10 Ways to Avoid the Traps and Fix Them if You Already Fell In

1. Believing Your Plan Is Reality

Treat your plan as a flexible guide, not a promise carved in stone. Expect things to change, and design your planning process to make change easier. Keep reviewing your assumptions with the team so everyone understands the plan is only as good as the information you have now.

How to fix if you failed:

  • Call a replanning session with your team to talk honestly about what changed and agree on a realistic new direction.

  • Discuss revised assumptions with stakeholders so they see why priorities have shifted and can support the plan.

  • Adjust or cut the scope deliberately to fit the new reality instead of burning out the team trying to deliver everything.
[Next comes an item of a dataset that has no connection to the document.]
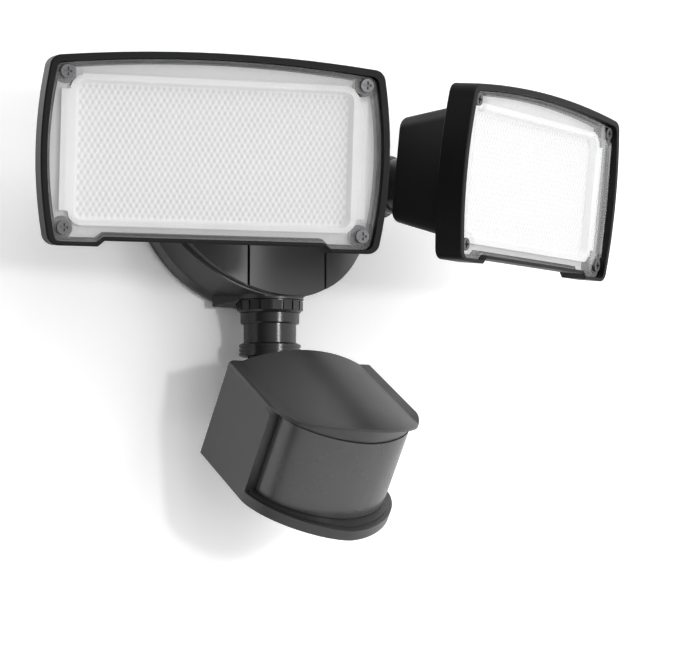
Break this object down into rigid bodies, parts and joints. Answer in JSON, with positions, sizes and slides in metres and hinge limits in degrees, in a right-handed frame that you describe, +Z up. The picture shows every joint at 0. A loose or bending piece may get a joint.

  • Add flexibility to your timelines by including buffers that let you react instead of locking you in.


2. Forgetting Stakeholders Until They Complain

Build a habit of checking in regularly, even when you think there is nothing new to say. Make updates routine so no one feels surprised or ignored. Create channels that make it easy for stakeholders to ask questions and give feedback early.

How to fix if you failed:

  • Reach out immediately to listen carefully without defending your choices, showing you respect their concerns.

  • Acknowledge what they are upset about and summarize it back to them so they know you understand.

  • Share a clear plan for more frequent updates that they can rely on to stay informed.

  • Follow up consistently afterward to rebuild trust through actions, not promises.